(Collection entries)

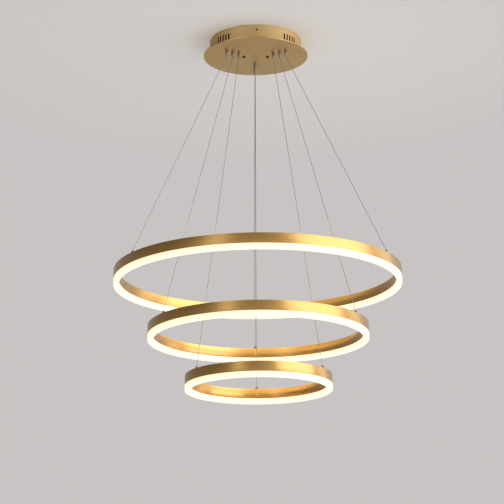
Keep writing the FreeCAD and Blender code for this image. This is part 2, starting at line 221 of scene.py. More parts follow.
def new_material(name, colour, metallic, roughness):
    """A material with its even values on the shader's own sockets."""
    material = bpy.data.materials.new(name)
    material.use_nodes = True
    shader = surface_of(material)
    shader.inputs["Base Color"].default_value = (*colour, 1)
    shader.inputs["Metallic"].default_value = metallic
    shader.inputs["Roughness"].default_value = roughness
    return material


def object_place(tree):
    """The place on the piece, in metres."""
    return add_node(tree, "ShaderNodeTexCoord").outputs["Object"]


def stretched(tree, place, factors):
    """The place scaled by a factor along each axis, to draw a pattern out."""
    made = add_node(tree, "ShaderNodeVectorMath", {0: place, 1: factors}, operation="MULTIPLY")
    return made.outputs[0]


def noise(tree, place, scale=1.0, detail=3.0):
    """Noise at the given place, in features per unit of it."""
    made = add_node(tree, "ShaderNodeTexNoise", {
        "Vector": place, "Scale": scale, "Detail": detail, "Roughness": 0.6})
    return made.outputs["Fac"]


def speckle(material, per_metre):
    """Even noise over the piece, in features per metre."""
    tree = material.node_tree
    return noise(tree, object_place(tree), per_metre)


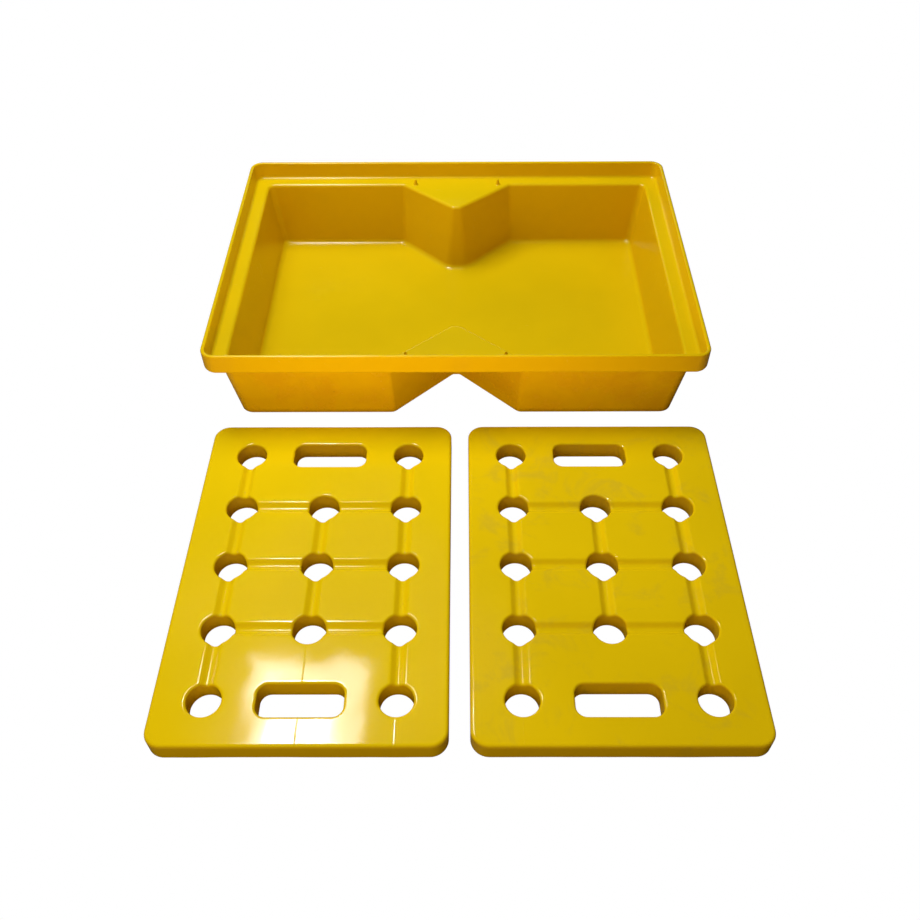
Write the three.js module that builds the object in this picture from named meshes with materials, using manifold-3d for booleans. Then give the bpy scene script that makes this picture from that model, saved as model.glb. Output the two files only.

EXERCISE DESCRIPTION: Write out the records shown above, exactly as they appear.

ANSWER TO THE TASK:
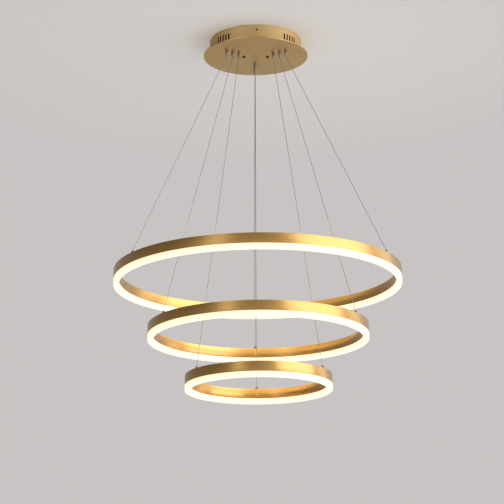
Keep writing the FreeCAD and Blender code for this image. This is part 2, starting at line 221 of scene.py. More parts follow.
def new_material(name, colour, metallic, roughness):
    """A material with its even values on the shader's own sockets."""
    material = bpy.data.materials.new(name)
    material.use_nodes = True
    shader = surface_of(material)
    shader.inputs["Base Color"].default_value = (*colour, 1)
    shader.inputs["Metallic"].default_value = metallic
    shader.inputs["Roughness"].default_value = roughness
    return material


def object_place(tree):
    """The place on the piece, in metres."""
    return add_node(tree, "ShaderNodeTexCoord").outputs["Object"]


def stretched(tree, place, factors):
    """The place scaled by a factor along each axis, to draw a pattern out."""
    made = add_node(tree, "ShaderNodeVectorMath", {0: place, 1: factors}, operation="MULTIPLY")
    return made.outputs[0]


def noise(tree, place, scale=1.0, detail=3.0):
    """Noise at the given place, in features per unit of it."""
    made = add_node(tree, "ShaderNodeTexNoise", {
        "Vector": place, "Scale": scale, "Detail": detail, "Roughness": 0.6})
    return made.outputs["Fac"]


def speckle(material, per_metre):
    """Even noise over the piece, in features per metre."""
    tree = material.node_tree
    return noise(tree, object_place(tree), per_metre)


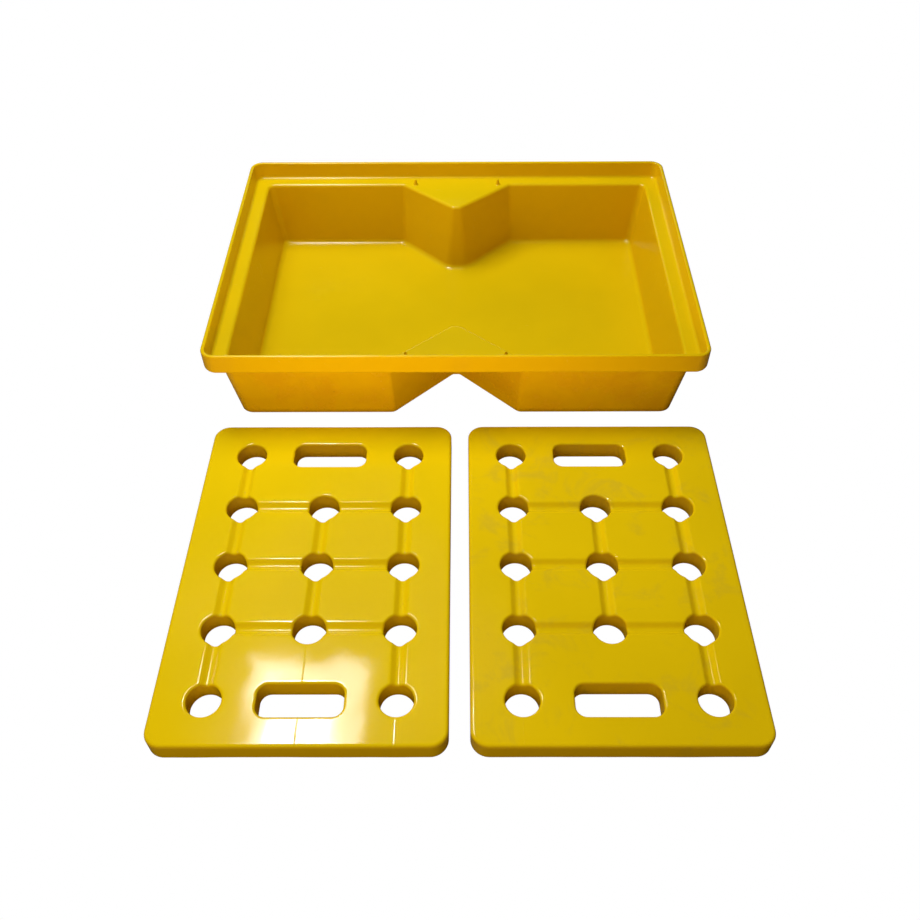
Write the three.js module that builds the object in this picture from named meshes with materials, using manifold-3d for booleans. Then give the bpy scene script that makes this picture from that model, saved as model.glb. Output the two files only.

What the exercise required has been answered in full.